In this Anthropocene epoch, increased human activities have led to unprecedented global environmental changes increasing the likelihood of sudden transitions. With an expected peak in global energy-related emissions, downpour of the world economy, and the expected risk of a sudden collapse in various complex systems, sustainability itself is at the verge of a tipping point. Amidst such risks, recent work is seeking to develop methods that detect such transitions from patterns in time series. Nevertheless, we are aware of the varying degree of reliability of traditional tools in anticipating a shift to and from contrasting stable states. Generic EWSs also fail to classify whether an approaching collapse might be catastrophic (critical) or non-catastrophic (smooth). Under this backdrop, we develop a novel machine learning (ML) based Early Warning Signal Network trained using sequence data generated from a range of simple mathematical models with varying nonlinearity - aimed at classifying critical transitions from smooth and no transitions.
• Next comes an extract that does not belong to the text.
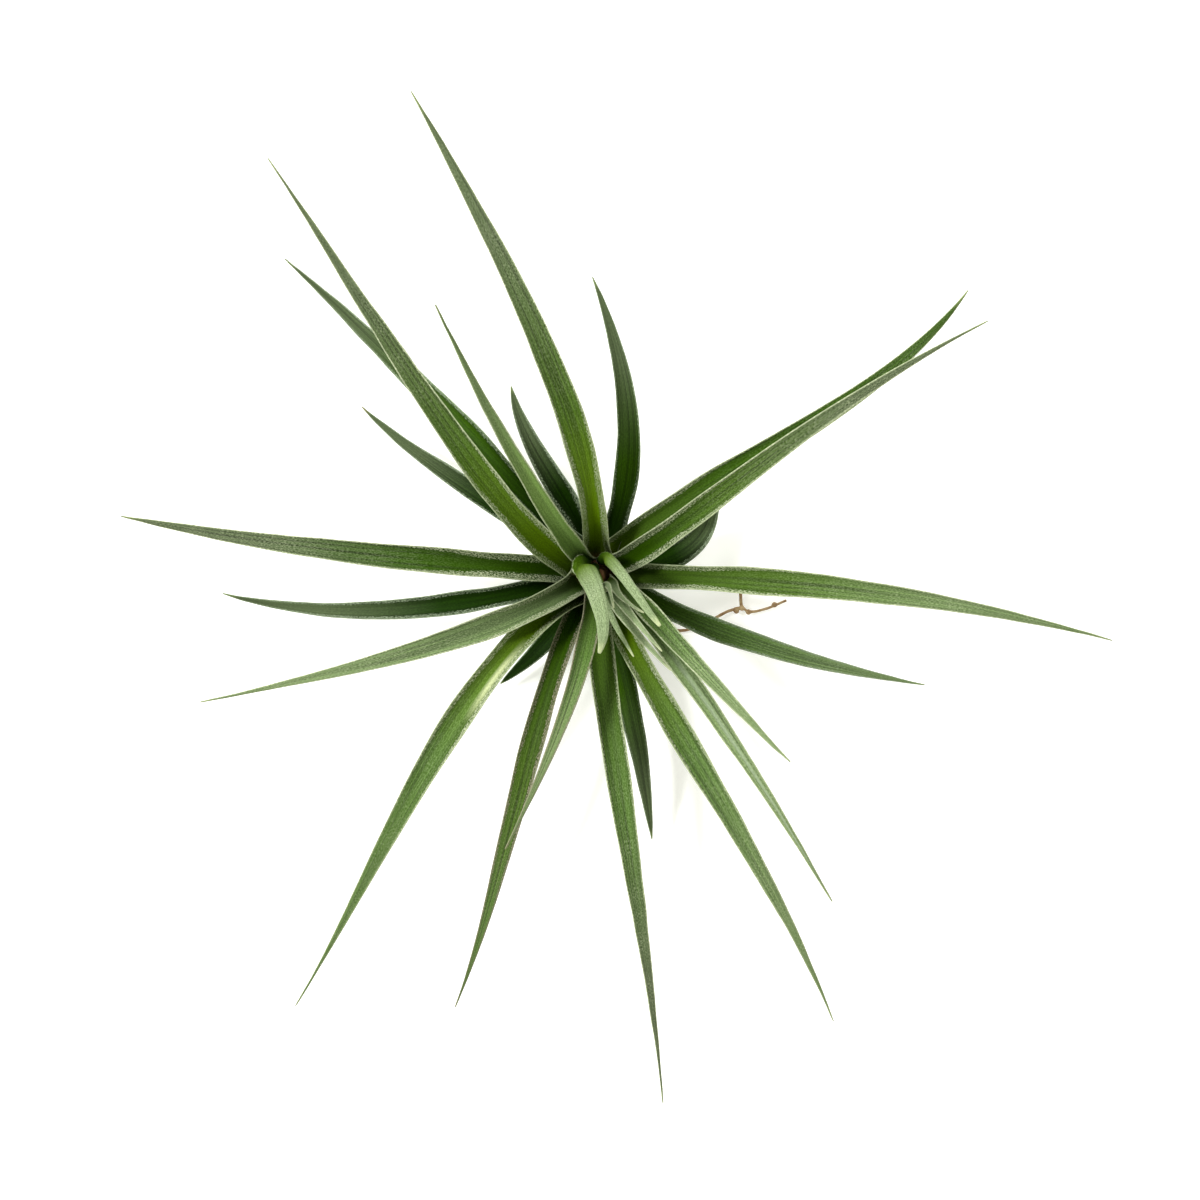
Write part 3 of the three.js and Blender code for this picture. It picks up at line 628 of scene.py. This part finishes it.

Our model is trained on ample raw time series data with minimal preassumptions about the underlying structure of the system.
Results/Conclusions
We demonstrate that our ML-based Early Warning Signal Network is capable of distinguishing transitions with high reliability in real ecological and climatological data. Apparently, a salient feature of the Early Warning Signal Network is its ability to capture latent properties in time series beyond critical slowing down that allows it to distinguish critically between the two classes of transitions that share the common attribute - CSD. Moreover, our proposed method provides robust predictions over traditional indicators on noisy time series with memory in fluctuations, imperfectly sampled, and inexplicably short sequences - some of the challenges facing predictions in real time series. While we present forth this novel method as a first-pass tool to prioritize at-risk systems, it has the potential to serve as a universal indicator of transitions across a broad spectrum of complex systems. With further finetuning over different labels across a range of mathematical models with larger parameter ranges, this will inevitably provide an increasingly robust and widely applicable framework into the future. Our work highlights the practicality of ML methods for addressing further questions pertaining to ecosystem collapse, will open up the possibility of real-time monitoring of many real-world systems, and have much broader management implications.